begin
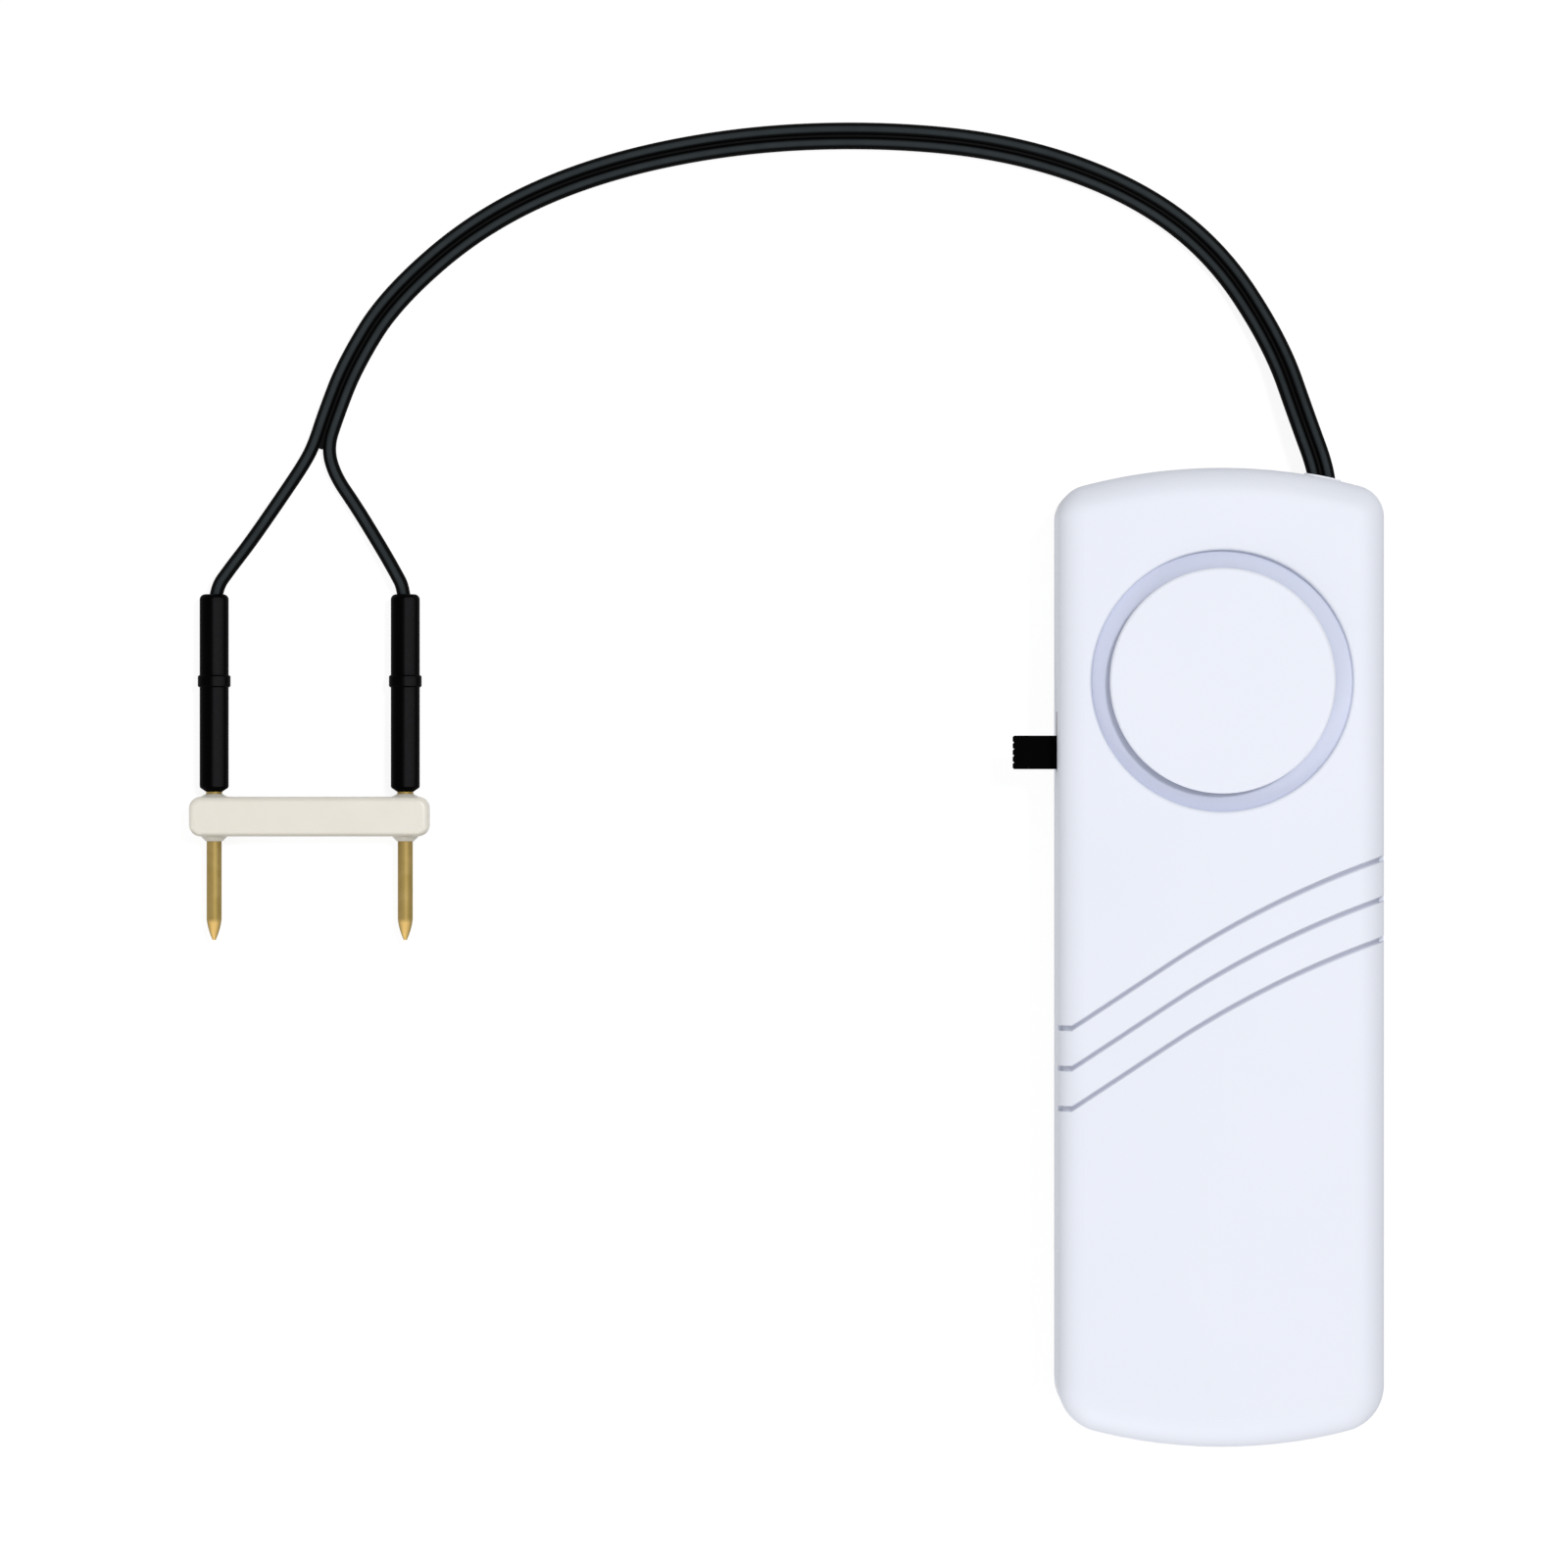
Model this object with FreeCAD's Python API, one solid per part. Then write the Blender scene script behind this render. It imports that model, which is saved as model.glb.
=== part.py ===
import FreeCAD, Part
import math
import os

# Water level alarm: a housing with a sounder, a switch and cells, and a two-pin probe on a twin cable.
# Frame: X to the right, Y to the cable end, Z out of the front. The origin is the centre of the back face.
# All lengths are millimetres.

# Housing outline
housing_length = 90.0
housing_width = 30.0
housing_depth = 15.0
crown_radius = 140.0
top_end_radius = 50.0
bottom_end_radius = 48.0
top_corner_radius = 3.0
bottom_corner_radius = 4.4
front_edge_round = 2.6
back_edge_round = 0.8
smallest_corner = 0.4
smallest_edge_round = 0.3

# Shell walls and their joint
wall = 1.5
parting_height = 4.5
lip_thickness = 0.6
lip_height = 0.9
lip_gap = 0.05

# Clearances
still_gap = 0.02
slide_gap = 0.15
seat_gap = 0.1
roof_gap = 0.3

# How far a cutting tool runs past what it cuts, how deep fused pieces sit in each other,
# and how close a size must be when edges are picked by it
overcut = 1.0
bite = 0.1
pick_tolerance = 0.01
curve_pick_tolerance = 0.1

# Sound recess and cap
sound_centre_from_top = 19.6
recess_radius = 12.0
recess_depth = 0.9
recess_floor_fall = 0.1
recess_rim_round = 0.28
recess_foot_round = 0.15
recess_floor_thickness = 1.2
recess_boss_wall = 1.2
recess_bowl_wall = 0.95
cap_radius = 10.35
cap_thickness = 1.2
cap_rise = 0.8
cap_edge_round = 0.3
cap_peg_diameter = 1.5
cap_peg_shoulder_diameter = 2.6
cap_peg_circle_radius = 7.2
cap_peg_count = 3
sound_hole_diameter = 2.0
sound_hole_circle_radius = 4.0
sound_hole_count = 6

# Wavy grooves on the front
groove_count = 3
groove_pitch = 3.7
groove_width = 0.5
groove_depth = 0.45
groove_foot_below_centre = 6.5
groove_level_run = 1.2
groove_straight_length = 10.5
groove_rise_angle = 33.5
groove_bend_radius = 88.0

# Sounder
piezo_plate_diameter = 20.0
piezo_plate_thickness = 0.2
piezo_ceramic_diameter = 14.0
piezo_ceramic_thickness = 0.2
piezo_seat_width = 1.5
piezo_seat_drop = 1.6
piezo_seat_margin = 0.5
piezo_ceramic_lead_inset = 1.8
piezo_lead_step = 1.6
piezo_lead_upright_share = 0.28

# Circuit board
board_thickness = 1.2
board_half_width = 12.4
board_foot_above_centre = 1.5
board_top_from_end = 6.8
board_below_front = 10.2
board_post_diameter = 3.2
board_pin_diameter = 1.4
board_pin_head_diameter = 2.2
board_pin_head_height = 0.5
board_post_inset = 2.0
board_right_post_from_head = 8.0
board_left_post_from_head = 6.5

# Parts on the board, each placed by its distance from the middle and from the board's foot
chip_x = 1.0
chip_from_foot = 11.5
chip_length = 4.9
chip_width = 3.9
chip_height = 1.5
chip_leg_count = 4
chip_leg_pitch = 1.27
chip_leg_width = 0.4
chip_leg_reach = 1.0
chip_leg_height = 0.3
chip_dot_diameter = 0.7
chip_dot_from_corner = 0.75
chip_dot_depth = 0.1
coil_x = 5.6
coil_from_foot = 5.6
coil_diameter = 7.0
coil_height = 6.0
coil_flange_thickness = 0.8
coil_hub_diameter = 3.0
winding_diameter = 6.2
capacitor_x = -6.8
capacitor_below_sound = 13.7
capacitor_diameter = 4.0
capacitor_height = 5.4
capacitor_groove_height = 0.8
capacitor_groove_width = 0.3
capacitor_groove_depth = 0.15
transistor_x = -2.0
transistor_from_foot = 5.0
transistor_length = 2.9
transistor_width = 1.6
transistor_height = 1.1
transistor_leg_width = 0.4
transistor_leg_reach = 0.5
transistor_leg_height = 0.2
transistor_leg_spacing = 1.9
chip_part_length = 1.6
chip_part_width = 0.8
chip_part_height = 0.45
chip_part_pitch = 2.2
chip_resistor_count = 4
chip_resistor_x = -4.0
chip_resistor_from_head = 2.6
chip_capacitor_count = 2
chip_capacitor_x = 7.0
chip_capacitor_from_foot = 13.5
notch_margin = 0.5

# Slide switch
knob_from_top = 26.15
knob_width = 3.1
knob_height = 2.0
knob_reach = 4.05
knob_travel = 2.0
knob_ridge_count = 5
knob_ridge_depth = 0.15
knob_ridge_share = 0.6
knob_slot_gap = 0.2
switch_frame_length = 10.5
switch_frame_depth = 3.7
switch_frame_height = 4.4
switch_frame_wall = 0.3
switch_wall_gap = 0.1
slider_length = 7.5
slider_depth = 1.6
wiper_depth = 0.7
wiper_length = 4.0
wiper_height = 1.4
terminal_thickness = 0.3
terminal_width = 0.8
terminal_pad_height = 1.2
terminal_pitch = 2.5
terminal_count = 3
terminal_board_thickness = 0.5

# Cells, their well and their contacts
cell_diameter = 11.6
cell_thickness = 5.4
cell_count = 3
cell_cap_diameter = 9.0
cell_cap_height = 0.4
cell_edge_round = 0.4
cell_side_gap = 0.2
well_wall = 1.0
well_head_from_centre = 13.0
contact_thickness = 0.36
contact_width = 8.0
contact_gap = 0.02
contact_foot_gap = 0.1
spring_back_gap = 0.2
spring_crest_height = 1.4
spring_crest_gap = 0.3
spring_tail_drop = 1.3
spring_tail_height = 1.2
spring_room = 3.8
tab_width = 2.0
tab_thickness = 0.4
tab_length = 1.8
tab_gap = 0.1
tab_offset = 2.0
tab_above_axis = 1.9
well_below_cell_top = 0.2

# Battery door
door_thickness = 1.4
door_half_width = 8.9
door_tongue_reach = 1.0
door_tongue_thickness = 0.8
door_web = 1.0
door_head_above_well = 1.0
door_lift_gap = 0.1
rail_width = 1.0
deck_thickness = 1.0
door_end_wall = 2.2
grip_ridge_count = 5
grip_ridge_pitch = 1.4
grip_ridge_width = 0.6
grip_ridge_length = 9.0
grip_ridge_depth = 0.35
grip_from_end = 10.0
arrow_width = 4.0
arrow_length = 2.6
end
**What is needed**
Write out the listing's lines exactly, from its first line through the line that contains "# All lengths are millimetres.", and stop there.

**Exercise result**
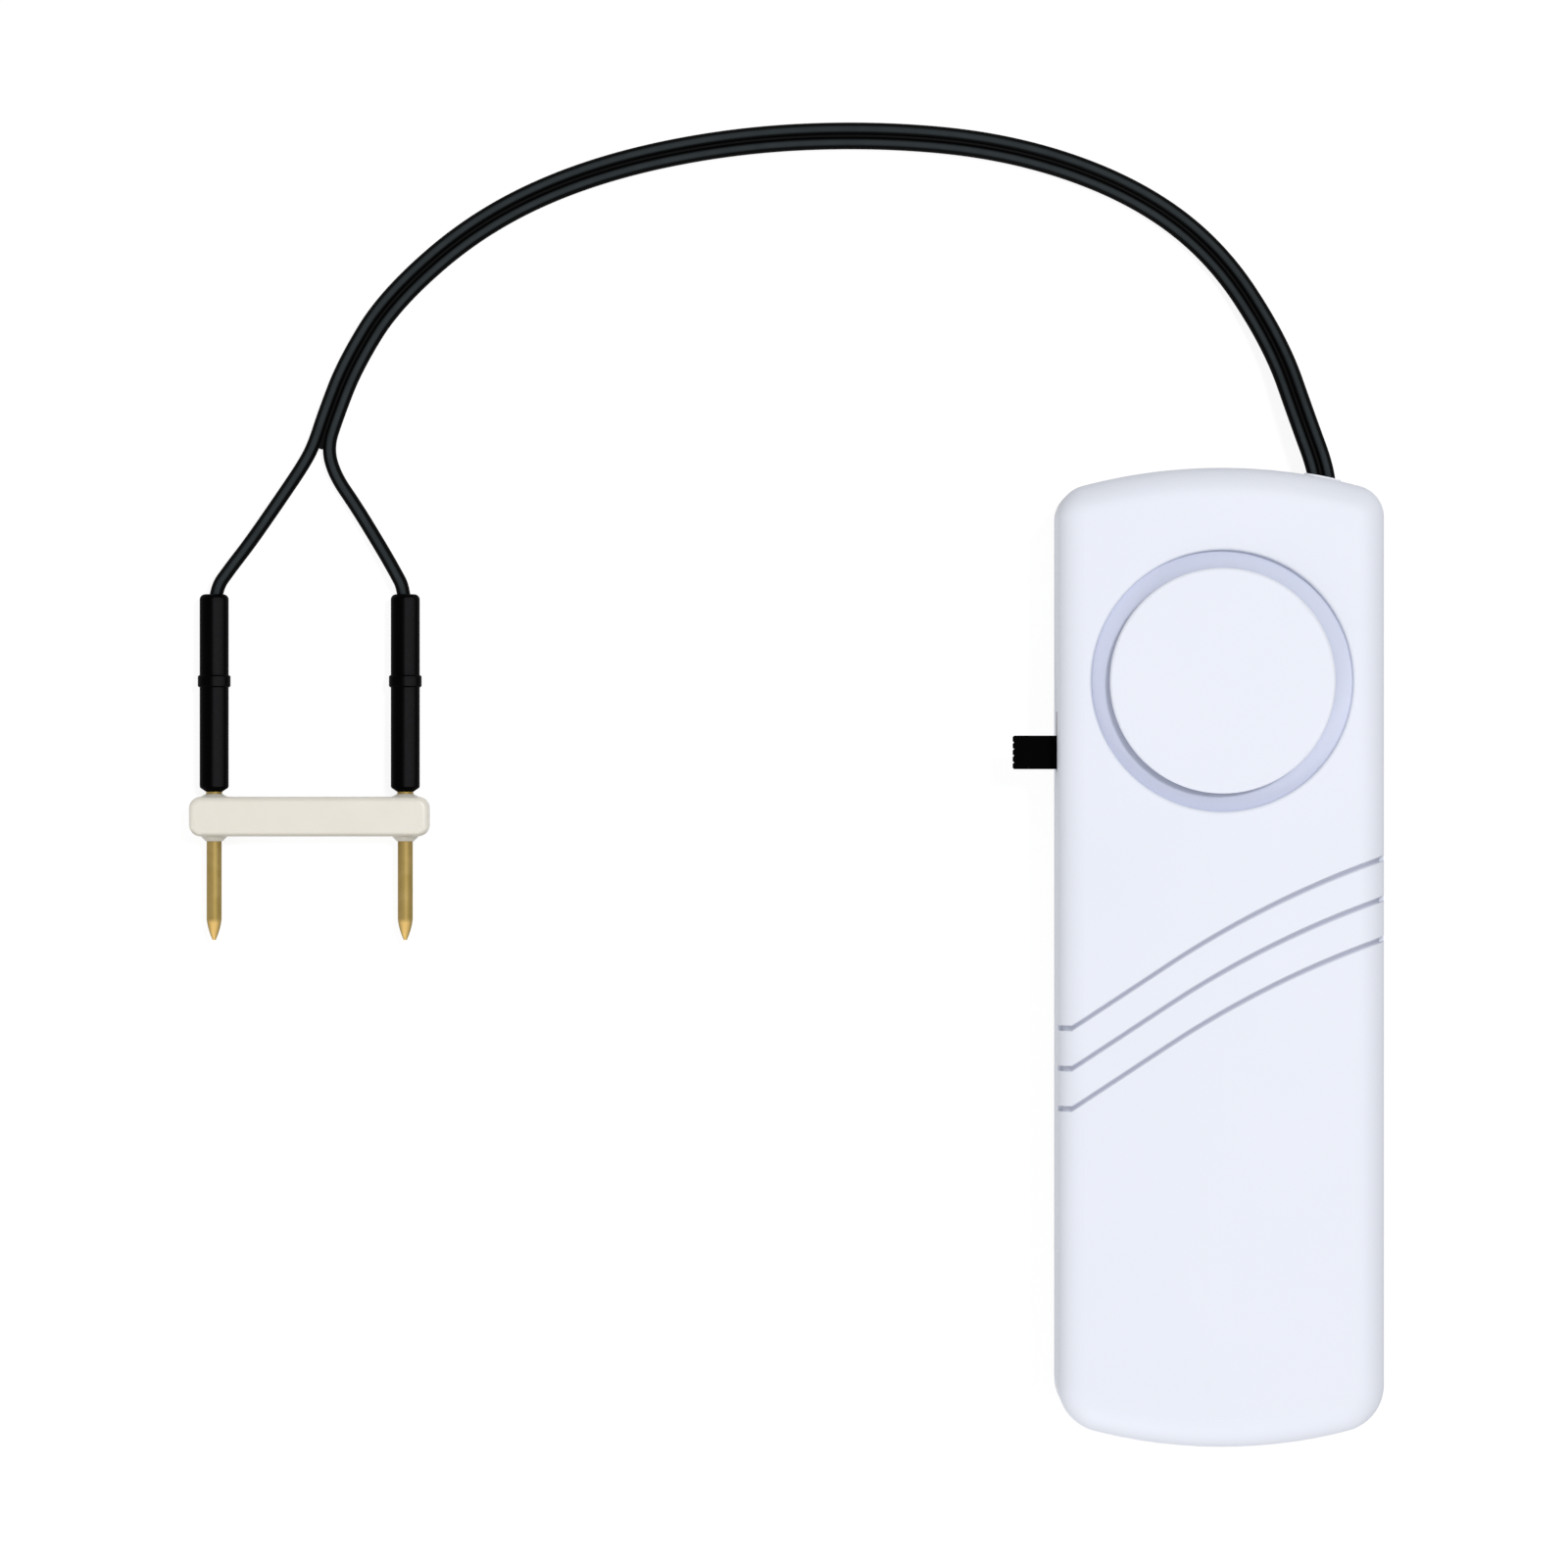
Model this object with FreeCAD's Python API, one solid per part. Then write the Blender scene script behind this render. It imports that model, which is saved as model.glb.
=== part.py ===
import FreeCAD, Part
import math
import os

# Water level alarm: a housing with a sounder, a switch and cells, and a two-pin probe on a twin cable.
# Frame: X to the right, Y to the cable end, Z out of the front. The origin is the centre of the back face.
# All lengths are millimetres.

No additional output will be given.